Guy: "Kevin and I were in the earlier incarnation of the band from when we were still in high school together. We crossed paths with guitarist Mike 'Gunface' McKenzie, Mike Justian (Drums), and Adam Wentworth (Bass) while playing in other bands at local shows together. I always stayed engaged with people I thought were doing something exciting. I remember trading phone numbers and basically called Gunface out of the blue at his parent's house.
"We played a show with Gunface's band called Sheol at a Battle of the Bands in Winchester, MA where he sang. He had a great voice. When I called him, he told me about his solo project where he played everything. I got a copy and it was wild and all over the place.
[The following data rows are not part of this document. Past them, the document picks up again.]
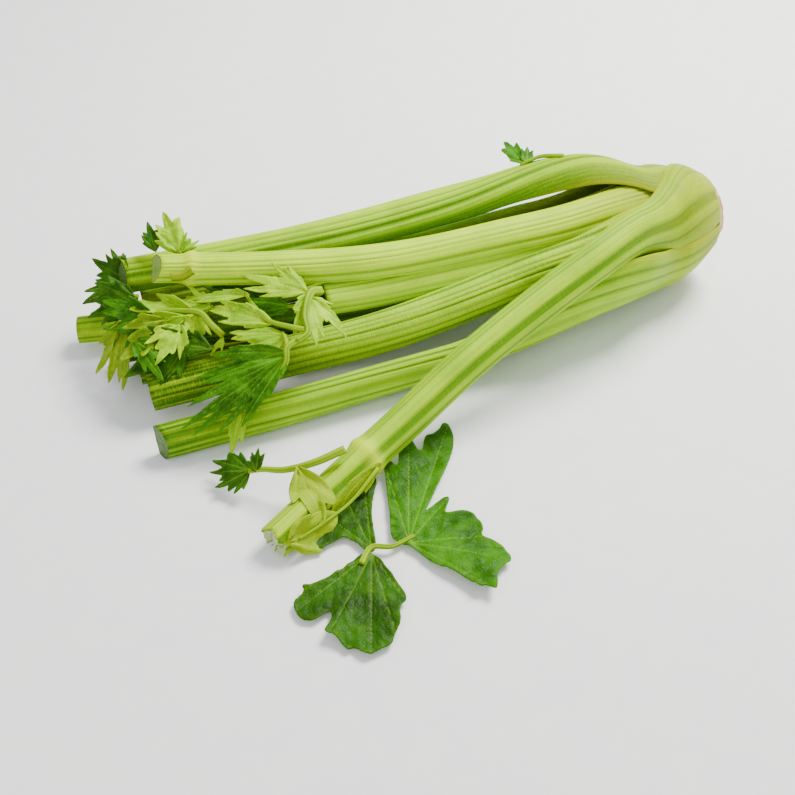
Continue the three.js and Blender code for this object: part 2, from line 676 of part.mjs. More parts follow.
/** Adds a solid as a mesh, cut clear of everything placed before it and of the table. */
function place(name, colour, build, { roughness = 0.5 } = {}) {
  const table = new THREE.BoxGeometry(1200, 1200, 100);
  table.translate(0, 0, -50);
  let solid = build(0).subtract(solidOf(table));
  for (const other of placed) solid = solid.subtract(other);
  solid = largestBody(solid);
  placed.push(build(GAP));
  const material = new THREE.MeshStandardMaterial({ color: colour, roughness, metalness: 0 });
  const mesh = new THREE.Mesh(geometryOf(solid), material);
  mesh.name = name;
  head.add(mesh);
}

for (const stalk of STALKS) {
  place(stalk.name, COLOURS[stalk.colour], (grow) => stalkSolid(stalk, grow));
}
for (const spray of SPRAYS) {
  place(spray.name, COLOURS[spray.colour], (grow) => spraySolid(spray, grow));
}
place('crown', COLOURS.root, () => crownSolid(), { roughness: 0.7 });

export default head;
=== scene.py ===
"""A head of celery on its side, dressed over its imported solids.

Each stalk is a ribbed crescent that widens into a sheath round the base, each spray is a bunch of
lobed and veined leaflets on round stems, and the crown is the turned root with its cut face.
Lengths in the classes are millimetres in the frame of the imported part; meshes are in metres.
"""

import logging
import math
from dataclasses import dataclass, field
from enum import Enum
from typing import Callable

import bpy
import numpy as np
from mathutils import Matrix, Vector


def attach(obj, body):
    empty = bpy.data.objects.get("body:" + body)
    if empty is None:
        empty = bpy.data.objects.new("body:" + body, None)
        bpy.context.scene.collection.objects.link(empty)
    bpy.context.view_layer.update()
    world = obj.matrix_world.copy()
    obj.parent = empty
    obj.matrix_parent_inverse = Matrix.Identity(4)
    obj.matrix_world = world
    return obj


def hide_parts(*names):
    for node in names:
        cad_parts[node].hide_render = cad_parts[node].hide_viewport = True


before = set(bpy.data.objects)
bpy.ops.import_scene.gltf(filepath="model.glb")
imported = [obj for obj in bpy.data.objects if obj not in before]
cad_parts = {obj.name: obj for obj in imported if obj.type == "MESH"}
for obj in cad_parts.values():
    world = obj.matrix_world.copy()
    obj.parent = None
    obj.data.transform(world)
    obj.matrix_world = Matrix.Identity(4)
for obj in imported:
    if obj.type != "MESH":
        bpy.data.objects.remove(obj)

LOG = logging.getLogger("celery")
METRE = 0.001

Array = np.ndarray
Point = tuple[float, float, float]
Flat = tuple[float, float]

AXIS_HEIGHT = 39.6
LAYER_RADII = (40.0, 34.2, 28.4, 22.6, 16.8)
LAYER_STARTS = (43.0, 37.5, 32.0, 26.5, 21.0)
SHEATH_THICKNESS = 5.0
BULB_START = 0.0
BULB_LENGTH = 46.0
BULB_TAPER = 0.46
ROOT_FACE_X = 50.0
ROOT_FACE_RADIUS = 17.0
SHEATH_LENGTH = 52.0
CLOSING_LENGTH = 26.0
FLOOR_GAP = 0.02
BLADE_THICKNESS = 0.55
BLADE_FLOOR_GAP = 0.7
ROUNDS = 80
MAX_ROUND = 16.0
DRAPE_GAP = 0.7
DRAPE_LIMIT = 9.0
DRAPE_REACH = 25.0


def ramp(value: Array | float) -> Array:
    """Rises smoothly from 0 to 1 as the value does."""
    share = np.clip(value, 0.0, 1.0)
    return share * share * (3.0 - 2.0 * share)


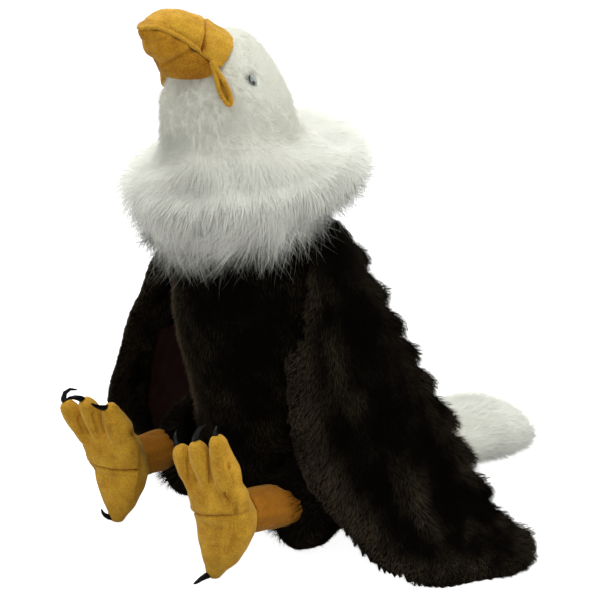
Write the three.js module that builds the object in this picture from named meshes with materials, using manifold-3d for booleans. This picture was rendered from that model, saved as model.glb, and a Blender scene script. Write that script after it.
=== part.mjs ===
// A plush bald eagle, sitting upright: legs straight out in front, wings hanging to the floor
// like a cape, tail laid out behind, beak lifted.
// Millimetres, +Z up, beak toward -Y, the bird's left toward +X.
// Each solid reaches out to the tips of its pile, and neighbours keep a gap of 0.3 mm.

import * as THREE from 'three';
import { mergeVertices } from 'three/addons/utils/BufferGeometryUtils.js';
import Module from 'manifold-3d';

const GAP = 0.3;
const BALL_SIDES = 12;

// Driving sizes.
const BODY_HALF_WIDTH = 80;
const CHEST_HEIGHT = 180;
const THIGH = { out: 72, forward: 34, up: 47, radii: [36, 44, 47.6] };
const RUFF_RADIUS = 101;
const RUFF_FORWARD = 40;
const HEAD_RADIUS = 54;
const HEAD_FORWARD = 58;
const CROWN_HEIGHT = 418;
const CERE_SEAM = { forward: 79.3, up: 428, slope: 0.305, sweep: 0.62 };
const GAPE = {
  left: { out: 36, up: 384.5 }, right: { out: 32.5, up: 387.5 },
  forward: 92.5, long: 38, wide: 10.5, thick: 5, slit: 1.1,
};
const EYE = { out: 41, forward: 66, up: 384, radii: [4, 4.7, 5.8], lean: 20, dish: 8 };
const WING_THICKNESS = 20;
const LINING_THICKNESS = 3;
const LEG_RADIUS = 17.5;
const TALON_RADIUS = 3.1;
const TALON_LENGTH = 21;

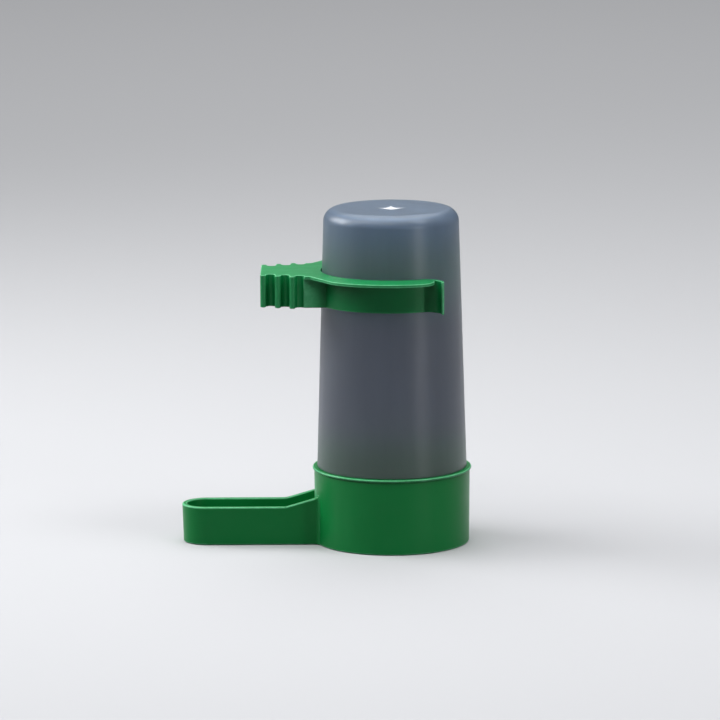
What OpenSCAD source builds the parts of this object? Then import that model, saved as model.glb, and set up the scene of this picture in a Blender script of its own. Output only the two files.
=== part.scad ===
// A gravity drinker for a bird cage, in three mouldings that push and snap together:
// a base with a round collar and a drinking trough, a bottle that plugs into the
// collar with its mouth down, and a C-shaped clip that snaps round the bottle and
// grips two cage bars in the notches of its stem.
// Millimetres. The origin is on the bottle's axis at the underside of the base.
// The trough and the stem point along -X, and +Z is up.

/* [Bottle] */
// Outer diameter of the bottle at its foot, just above the collar
bottle_foot_d = 36.1; // [34:0.1:40]
// Height of the bottle from the collar's top to its own closed top
bottle_h = 62.9; // [56:0.1:90]
// Draft of the bottle's outer wall in degrees
bottle_draft = 1.7; // [1:0.1:2.2]
// Wall of the bottle near its closed top
bottle_wall = 1.1; // [0.8:0.05:1.6]
// Radius that rounds the closed top
top_round = 3.2; // [2:0.1:5]
// Radius of the shallow dimple in the closed top
dimple_r = 3.6; // [2:0.1:6]
// Depth of that dimple
dimple_depth = 0.3; // [0.1:0.05:0.6]
// Radius of the moulding gate's mark in the dimple
gate_r = 0.6; // [0.3:0.1:1.2]
// Height of the gate's mark
gate_h = 0.25; // [0.1:0.05:0.5]
// Length of the plug that goes down into the collar
plug_depth = 12.4; // [8:0.1:14]
// Wall of the plug at its mouth
plug_wall = 0.85; // [0.7:0.05:1.2]
// Width of the shoulder that rests on the collar's top
shoulder_w = 0.5; // [0.3:0.05:0.9]
// Chamfer that leads the plug into the collar
plug_lead = 0.4; // [0.2:0.05:0.6]

/* [Base] */
// Height of the collar
collar_h = 18.4; // [16:0.1:26]
// Wall of the collar at its top
collar_wall = 1.2; // [1:0.05:2]
// Draft of the collar's outer wall in degrees, wider at the top
collar_draft = 0.5; // [0.2:0.1:1.2]
// Clearance between the plug and the collar's bore, on the radius
plug_gap = 0.05; // [0.02:0.01:0.1]
// Radius of the bead round the collar's lip
lip_bead_r = 0.45; // [0.3:0.05:0.8]
// How far the bead stands out from the collar's wall
lip_proud = 0.36; // [0.2:0.02:0.6]
// Thickness of the floor of the collar and the trough
floor_t = 1.2; // [1:0.05:2]
// Radius that rounds the outer edge of the underside
foot_round = 0.4; // [0.2:0.05:0.8]
// Radius of the fillet inside, between floor and walls
floor_round = 1.5; // [0.8:0.1:2.4]

/* [Trough] */
// Reach of the trough's tip from the bottle's axis
trough_reach = 50.8; // [42:0.1:65]
// Outer width of the trough at its rim
trough_w = 12.2; // [10:0.1:16]
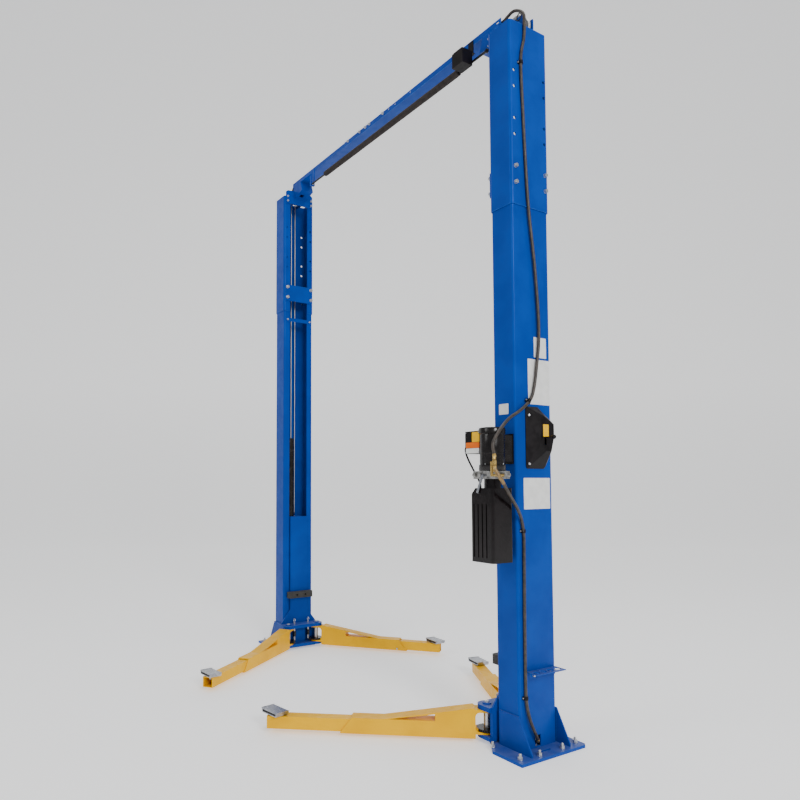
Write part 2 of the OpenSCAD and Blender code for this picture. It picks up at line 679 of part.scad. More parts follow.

We realized he was an exceptional guitar player. I was already begging Mike Justian to join, and theorizing on what we could do to really take everything to the next level. I remember talking to the guys about how much of an addition Gunface would be. We invited him over to meet everyone and jam in Mike J's basement. He was hilarious and everything clicked.
"Oddly, this local Battle of the Bands we also played with Adam Wentworth's prior band, Archaic which featured one of my lifelong best friends from childhood in drums. Adam ended up in Beyond the Sixth Seal with Gunface. That random show is also where I crossed paths with Aaron Heinold of Hivesmasher for the first time. Small world."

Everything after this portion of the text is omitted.